(Records with modeling code)
────────
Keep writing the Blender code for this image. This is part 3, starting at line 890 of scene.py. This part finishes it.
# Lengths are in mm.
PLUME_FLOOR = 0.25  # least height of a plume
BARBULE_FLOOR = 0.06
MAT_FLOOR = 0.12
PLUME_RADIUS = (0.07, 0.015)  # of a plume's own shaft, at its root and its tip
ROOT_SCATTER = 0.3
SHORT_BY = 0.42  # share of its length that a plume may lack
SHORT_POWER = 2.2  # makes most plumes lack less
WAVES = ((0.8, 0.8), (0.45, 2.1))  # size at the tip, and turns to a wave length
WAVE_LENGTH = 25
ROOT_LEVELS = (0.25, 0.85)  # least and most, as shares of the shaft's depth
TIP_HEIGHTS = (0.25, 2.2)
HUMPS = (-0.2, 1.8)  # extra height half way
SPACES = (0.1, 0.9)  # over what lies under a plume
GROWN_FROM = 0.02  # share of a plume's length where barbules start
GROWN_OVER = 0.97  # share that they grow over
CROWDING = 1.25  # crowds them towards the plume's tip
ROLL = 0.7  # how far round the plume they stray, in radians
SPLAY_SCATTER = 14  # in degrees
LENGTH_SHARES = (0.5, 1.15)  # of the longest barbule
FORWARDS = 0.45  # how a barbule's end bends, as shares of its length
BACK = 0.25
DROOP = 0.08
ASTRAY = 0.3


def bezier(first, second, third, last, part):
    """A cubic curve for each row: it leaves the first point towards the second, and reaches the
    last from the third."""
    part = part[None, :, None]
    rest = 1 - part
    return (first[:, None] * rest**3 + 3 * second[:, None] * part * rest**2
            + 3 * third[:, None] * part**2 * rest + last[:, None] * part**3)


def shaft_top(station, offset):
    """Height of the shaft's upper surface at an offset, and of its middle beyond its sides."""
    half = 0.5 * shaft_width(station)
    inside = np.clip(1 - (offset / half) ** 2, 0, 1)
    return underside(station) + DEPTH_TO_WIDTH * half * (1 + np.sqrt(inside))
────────
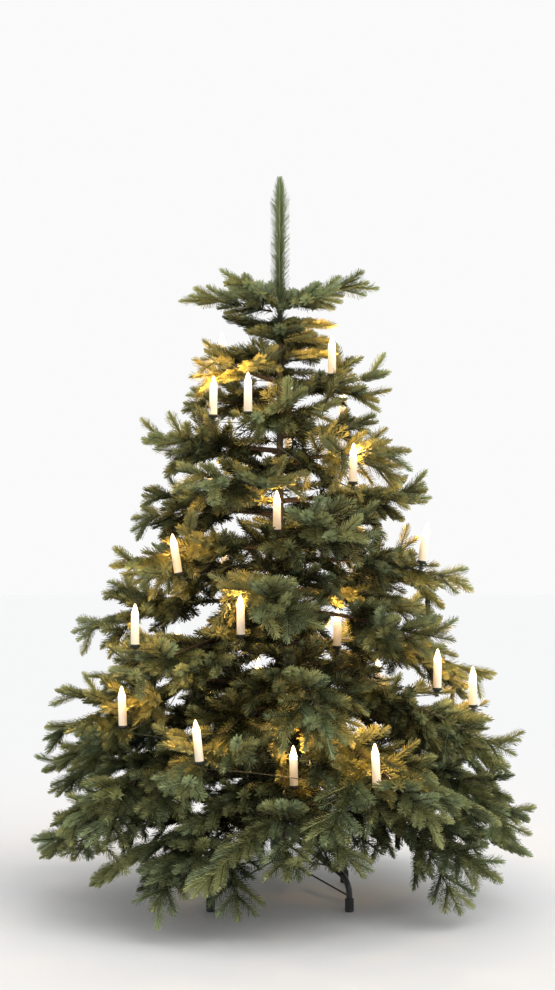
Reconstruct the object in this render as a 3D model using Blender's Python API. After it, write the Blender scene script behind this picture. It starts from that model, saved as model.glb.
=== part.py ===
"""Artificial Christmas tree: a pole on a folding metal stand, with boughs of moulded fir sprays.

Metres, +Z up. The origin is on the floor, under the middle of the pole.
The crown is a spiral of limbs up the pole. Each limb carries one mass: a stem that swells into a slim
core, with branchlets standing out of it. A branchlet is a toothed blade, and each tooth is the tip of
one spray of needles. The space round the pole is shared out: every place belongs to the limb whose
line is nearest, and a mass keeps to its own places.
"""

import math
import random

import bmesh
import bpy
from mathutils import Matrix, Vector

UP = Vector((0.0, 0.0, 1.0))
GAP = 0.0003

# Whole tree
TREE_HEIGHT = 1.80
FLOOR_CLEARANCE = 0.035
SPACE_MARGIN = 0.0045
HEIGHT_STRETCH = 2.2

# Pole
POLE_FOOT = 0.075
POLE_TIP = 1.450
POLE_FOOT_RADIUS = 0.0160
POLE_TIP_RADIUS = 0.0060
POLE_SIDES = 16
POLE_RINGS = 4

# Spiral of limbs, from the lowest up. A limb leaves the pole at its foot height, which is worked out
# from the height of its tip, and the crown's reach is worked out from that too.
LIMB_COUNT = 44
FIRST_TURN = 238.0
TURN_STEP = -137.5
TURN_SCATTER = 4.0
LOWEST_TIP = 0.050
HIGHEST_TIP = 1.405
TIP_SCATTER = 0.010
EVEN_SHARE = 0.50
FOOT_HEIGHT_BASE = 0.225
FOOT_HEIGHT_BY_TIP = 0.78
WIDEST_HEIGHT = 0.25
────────
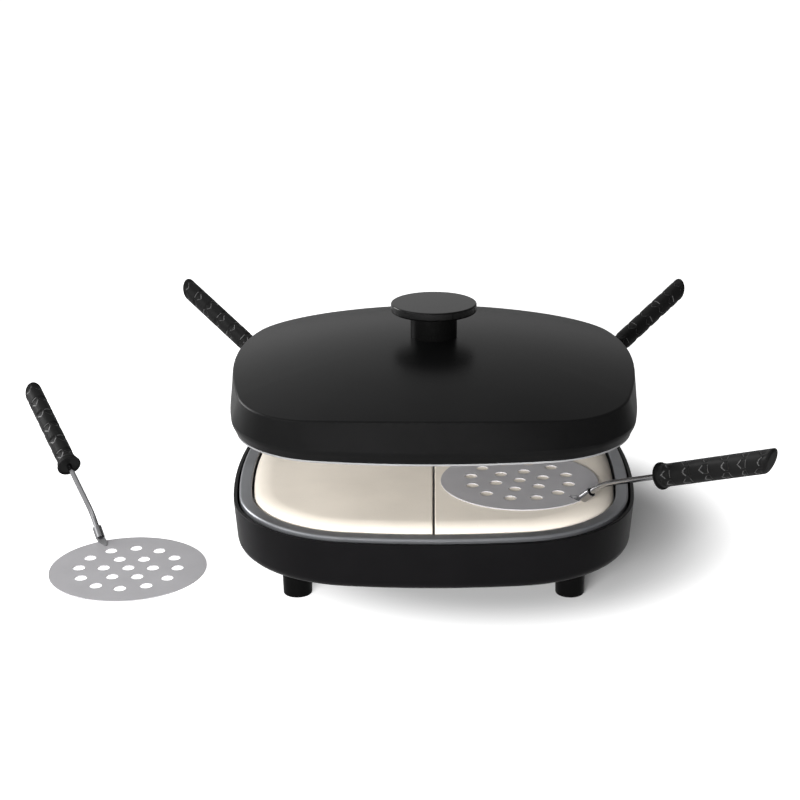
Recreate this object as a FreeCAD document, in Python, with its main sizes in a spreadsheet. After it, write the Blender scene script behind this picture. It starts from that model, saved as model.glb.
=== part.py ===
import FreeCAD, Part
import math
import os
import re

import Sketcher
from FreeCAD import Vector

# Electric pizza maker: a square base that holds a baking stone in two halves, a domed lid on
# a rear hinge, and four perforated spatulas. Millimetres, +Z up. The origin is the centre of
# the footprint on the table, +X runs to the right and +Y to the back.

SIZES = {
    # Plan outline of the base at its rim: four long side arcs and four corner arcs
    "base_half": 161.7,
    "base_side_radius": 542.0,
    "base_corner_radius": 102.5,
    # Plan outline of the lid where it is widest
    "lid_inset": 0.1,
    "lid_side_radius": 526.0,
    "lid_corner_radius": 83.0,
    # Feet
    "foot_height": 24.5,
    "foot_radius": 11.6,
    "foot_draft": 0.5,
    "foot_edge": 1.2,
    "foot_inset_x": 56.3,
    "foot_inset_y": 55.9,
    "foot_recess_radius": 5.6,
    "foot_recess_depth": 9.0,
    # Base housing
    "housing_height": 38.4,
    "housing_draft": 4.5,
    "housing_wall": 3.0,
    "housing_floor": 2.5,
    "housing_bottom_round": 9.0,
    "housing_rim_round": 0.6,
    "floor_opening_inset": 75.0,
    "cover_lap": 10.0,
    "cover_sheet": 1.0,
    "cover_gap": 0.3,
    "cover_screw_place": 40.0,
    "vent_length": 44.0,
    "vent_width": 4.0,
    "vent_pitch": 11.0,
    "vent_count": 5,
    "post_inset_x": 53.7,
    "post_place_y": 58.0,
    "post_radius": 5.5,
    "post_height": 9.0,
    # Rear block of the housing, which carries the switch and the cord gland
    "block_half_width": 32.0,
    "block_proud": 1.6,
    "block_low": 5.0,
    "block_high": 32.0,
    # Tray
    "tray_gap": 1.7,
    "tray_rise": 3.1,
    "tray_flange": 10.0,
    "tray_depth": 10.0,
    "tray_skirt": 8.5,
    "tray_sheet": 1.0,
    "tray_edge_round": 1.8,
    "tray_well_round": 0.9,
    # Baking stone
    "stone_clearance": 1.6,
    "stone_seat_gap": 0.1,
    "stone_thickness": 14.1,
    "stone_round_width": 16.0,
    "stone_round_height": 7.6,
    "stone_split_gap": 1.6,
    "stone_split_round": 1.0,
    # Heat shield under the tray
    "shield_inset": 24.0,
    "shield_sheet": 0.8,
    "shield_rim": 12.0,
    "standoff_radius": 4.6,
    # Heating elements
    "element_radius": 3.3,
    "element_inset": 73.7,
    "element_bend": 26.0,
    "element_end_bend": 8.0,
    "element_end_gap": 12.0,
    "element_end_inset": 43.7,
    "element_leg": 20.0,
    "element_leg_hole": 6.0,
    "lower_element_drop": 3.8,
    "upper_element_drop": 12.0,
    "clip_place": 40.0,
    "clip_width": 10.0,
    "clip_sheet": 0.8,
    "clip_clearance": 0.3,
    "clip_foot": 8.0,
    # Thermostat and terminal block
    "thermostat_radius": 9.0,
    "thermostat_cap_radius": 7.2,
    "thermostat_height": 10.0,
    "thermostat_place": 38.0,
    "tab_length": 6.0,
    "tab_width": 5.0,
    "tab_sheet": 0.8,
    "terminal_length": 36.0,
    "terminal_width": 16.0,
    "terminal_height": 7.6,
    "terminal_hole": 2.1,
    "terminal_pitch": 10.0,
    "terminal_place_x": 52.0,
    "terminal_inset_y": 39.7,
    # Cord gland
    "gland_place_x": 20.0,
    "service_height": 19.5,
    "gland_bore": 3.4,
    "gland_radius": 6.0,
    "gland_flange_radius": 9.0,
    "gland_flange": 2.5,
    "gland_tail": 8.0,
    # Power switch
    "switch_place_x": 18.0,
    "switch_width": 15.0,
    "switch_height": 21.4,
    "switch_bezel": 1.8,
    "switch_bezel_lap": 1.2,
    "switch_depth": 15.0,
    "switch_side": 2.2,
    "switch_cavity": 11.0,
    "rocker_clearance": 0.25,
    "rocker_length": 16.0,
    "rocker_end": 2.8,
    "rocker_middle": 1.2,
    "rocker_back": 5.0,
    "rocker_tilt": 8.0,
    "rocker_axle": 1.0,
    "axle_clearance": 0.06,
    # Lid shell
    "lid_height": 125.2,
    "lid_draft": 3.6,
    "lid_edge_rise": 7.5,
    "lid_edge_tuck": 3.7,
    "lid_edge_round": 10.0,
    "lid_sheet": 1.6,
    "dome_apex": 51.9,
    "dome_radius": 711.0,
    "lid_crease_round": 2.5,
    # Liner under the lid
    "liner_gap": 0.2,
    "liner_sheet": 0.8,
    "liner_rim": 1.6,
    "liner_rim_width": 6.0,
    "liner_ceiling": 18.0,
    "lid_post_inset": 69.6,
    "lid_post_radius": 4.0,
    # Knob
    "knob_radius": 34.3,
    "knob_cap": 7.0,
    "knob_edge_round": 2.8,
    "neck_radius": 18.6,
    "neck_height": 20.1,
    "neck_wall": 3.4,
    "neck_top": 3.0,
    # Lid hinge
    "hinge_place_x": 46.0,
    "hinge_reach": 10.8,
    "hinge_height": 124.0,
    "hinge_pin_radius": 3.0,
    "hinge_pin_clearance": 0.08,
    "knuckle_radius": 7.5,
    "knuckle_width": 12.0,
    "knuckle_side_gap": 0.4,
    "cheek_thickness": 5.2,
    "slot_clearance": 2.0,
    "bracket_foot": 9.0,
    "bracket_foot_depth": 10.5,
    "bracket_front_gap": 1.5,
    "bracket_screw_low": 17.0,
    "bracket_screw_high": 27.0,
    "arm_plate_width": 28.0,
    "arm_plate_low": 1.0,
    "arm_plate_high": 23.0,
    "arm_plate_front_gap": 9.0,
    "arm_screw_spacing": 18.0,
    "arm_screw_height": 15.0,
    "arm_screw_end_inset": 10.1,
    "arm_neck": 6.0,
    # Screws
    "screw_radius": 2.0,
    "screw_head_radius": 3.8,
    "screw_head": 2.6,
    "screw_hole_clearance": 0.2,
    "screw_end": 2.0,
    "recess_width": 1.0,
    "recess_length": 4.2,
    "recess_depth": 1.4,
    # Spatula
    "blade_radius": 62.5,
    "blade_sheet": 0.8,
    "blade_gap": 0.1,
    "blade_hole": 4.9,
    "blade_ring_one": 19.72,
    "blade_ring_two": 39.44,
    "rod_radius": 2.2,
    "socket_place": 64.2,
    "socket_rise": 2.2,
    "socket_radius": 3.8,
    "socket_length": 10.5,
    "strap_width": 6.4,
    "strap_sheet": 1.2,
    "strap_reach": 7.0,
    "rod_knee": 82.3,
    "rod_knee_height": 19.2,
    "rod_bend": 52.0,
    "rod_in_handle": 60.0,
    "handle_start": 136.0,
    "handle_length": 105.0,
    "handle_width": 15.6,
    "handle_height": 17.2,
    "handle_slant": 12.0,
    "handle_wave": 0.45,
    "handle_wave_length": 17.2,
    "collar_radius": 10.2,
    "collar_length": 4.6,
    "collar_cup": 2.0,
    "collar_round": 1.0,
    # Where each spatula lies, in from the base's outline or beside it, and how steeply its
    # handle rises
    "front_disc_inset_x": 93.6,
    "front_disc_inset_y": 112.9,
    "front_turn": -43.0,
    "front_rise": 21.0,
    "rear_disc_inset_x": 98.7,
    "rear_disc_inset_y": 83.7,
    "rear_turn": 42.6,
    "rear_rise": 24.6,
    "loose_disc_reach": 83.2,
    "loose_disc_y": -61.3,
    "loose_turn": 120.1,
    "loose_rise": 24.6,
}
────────
Task objective:
Identify and extract each line of the listing that contains "FreeCAD".

Response to this exercise:
Recreate this object as a FreeCAD document, in Python, with its main sizes in a spreadsheet. After it, write the Blender scene script behind this picture. It starts from that model, saved as model.glb.
import FreeCAD, Part
from FreeCAD import Vector